Kerry should apologize for not being able to speak English as well as the typical recruit. But enough already with Kerry delivering “dumb” jokes.

Or, in another take: ” A Democratic congressman told ABC News Tuesday, ‘I guess Kerry wasn’t content blowing 2004, now he wants to blow 2006, too.'”

Indeed. Or are the Karl Rove mind-control rays just that overpowering?

FINALLY: Here’s a big roundup on this story, from Pajamas Media. And Chip Mathis reminds us that Kerry’s grades at Yale were worse than Bush’s. This explains a lot . . . .

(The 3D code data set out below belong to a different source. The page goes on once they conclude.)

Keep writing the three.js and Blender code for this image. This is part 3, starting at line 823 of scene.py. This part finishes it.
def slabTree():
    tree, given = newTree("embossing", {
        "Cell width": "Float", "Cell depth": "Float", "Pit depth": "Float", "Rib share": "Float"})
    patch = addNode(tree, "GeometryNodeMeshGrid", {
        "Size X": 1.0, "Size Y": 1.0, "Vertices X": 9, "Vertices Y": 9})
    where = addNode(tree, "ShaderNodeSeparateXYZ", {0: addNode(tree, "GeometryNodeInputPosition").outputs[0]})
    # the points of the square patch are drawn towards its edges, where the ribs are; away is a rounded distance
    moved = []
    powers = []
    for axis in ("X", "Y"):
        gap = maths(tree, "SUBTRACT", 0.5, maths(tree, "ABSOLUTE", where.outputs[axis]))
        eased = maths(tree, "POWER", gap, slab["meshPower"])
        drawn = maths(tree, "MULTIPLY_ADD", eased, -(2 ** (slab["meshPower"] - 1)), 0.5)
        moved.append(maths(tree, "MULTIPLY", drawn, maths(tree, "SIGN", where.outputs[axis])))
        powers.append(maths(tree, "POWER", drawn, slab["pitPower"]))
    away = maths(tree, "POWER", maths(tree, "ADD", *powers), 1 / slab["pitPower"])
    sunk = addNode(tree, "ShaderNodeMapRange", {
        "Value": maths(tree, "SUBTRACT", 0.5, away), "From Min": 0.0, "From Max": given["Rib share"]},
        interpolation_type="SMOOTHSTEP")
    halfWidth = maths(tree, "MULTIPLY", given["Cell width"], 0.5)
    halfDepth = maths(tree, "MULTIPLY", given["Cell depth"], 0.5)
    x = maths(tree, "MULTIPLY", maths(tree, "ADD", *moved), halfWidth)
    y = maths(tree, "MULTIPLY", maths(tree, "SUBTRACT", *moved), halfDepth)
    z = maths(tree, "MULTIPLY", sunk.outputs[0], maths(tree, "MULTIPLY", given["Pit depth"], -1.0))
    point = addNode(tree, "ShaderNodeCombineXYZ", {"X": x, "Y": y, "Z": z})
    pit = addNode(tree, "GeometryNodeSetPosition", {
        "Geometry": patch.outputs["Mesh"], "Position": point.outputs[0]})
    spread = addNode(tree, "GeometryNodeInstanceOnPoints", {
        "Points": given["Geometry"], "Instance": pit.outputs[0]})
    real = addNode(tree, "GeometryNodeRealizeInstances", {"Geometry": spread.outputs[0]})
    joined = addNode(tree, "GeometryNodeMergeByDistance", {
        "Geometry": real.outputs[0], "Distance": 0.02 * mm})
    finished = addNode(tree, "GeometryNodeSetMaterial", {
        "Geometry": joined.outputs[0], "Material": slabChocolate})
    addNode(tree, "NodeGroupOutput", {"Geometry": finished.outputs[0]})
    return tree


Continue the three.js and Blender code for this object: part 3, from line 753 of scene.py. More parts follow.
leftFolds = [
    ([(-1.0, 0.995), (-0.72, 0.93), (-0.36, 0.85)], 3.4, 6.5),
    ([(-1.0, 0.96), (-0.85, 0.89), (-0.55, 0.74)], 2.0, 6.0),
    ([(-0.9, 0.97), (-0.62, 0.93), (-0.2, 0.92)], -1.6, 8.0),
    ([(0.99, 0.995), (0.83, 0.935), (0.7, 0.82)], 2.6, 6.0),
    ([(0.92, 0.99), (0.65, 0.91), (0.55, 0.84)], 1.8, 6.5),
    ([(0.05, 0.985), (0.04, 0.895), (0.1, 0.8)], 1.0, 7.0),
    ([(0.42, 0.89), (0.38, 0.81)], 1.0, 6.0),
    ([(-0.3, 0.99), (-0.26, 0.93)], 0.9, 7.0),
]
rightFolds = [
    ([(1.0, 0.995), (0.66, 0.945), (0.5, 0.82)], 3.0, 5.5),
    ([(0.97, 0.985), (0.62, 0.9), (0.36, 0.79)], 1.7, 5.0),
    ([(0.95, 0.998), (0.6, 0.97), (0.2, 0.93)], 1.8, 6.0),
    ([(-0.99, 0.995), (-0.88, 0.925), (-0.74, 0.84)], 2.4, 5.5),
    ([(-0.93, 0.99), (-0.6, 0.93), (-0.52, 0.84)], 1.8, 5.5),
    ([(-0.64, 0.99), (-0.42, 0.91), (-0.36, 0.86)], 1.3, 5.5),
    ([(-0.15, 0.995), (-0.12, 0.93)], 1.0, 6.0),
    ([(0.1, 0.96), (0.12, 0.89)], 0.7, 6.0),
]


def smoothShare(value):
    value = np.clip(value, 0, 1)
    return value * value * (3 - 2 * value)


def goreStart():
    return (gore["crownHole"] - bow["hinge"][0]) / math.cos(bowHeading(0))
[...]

And Ann Althouse comments:

The John Kerry “stuck in Iraq” story is dominating the news today. It’s rather unfair to the Democrats who are actually running in the election. I’d love to hear the behind-the-scenes cursing he so richly deserves. (And let me add that Kerry is outrageously lying when he says he wasn’t referring to the troops. This is only prolonging his time in the spotlight, when he should get out of the way and let actual candidates speak.) . . . . I’ve seen the video of the whole context, and it’s obvious what he was saying. His attempt to interpret it away is outrageous. It only makes it worse. I know exactly what he was saying and it is the sort of thing that antiwar people say, that the volunteer military is full of unfortunate, deluded souls.

They managed to stifle Dukakis. They can’t seem to keep Kerry quiet.

HUBBLE REPAIR APPROVED: “The 11-day rehab mission, likely launching in May 2008 using space shuttle Discovery, would keep Hubble working until about 2013. Its estimated cost is $900 million.”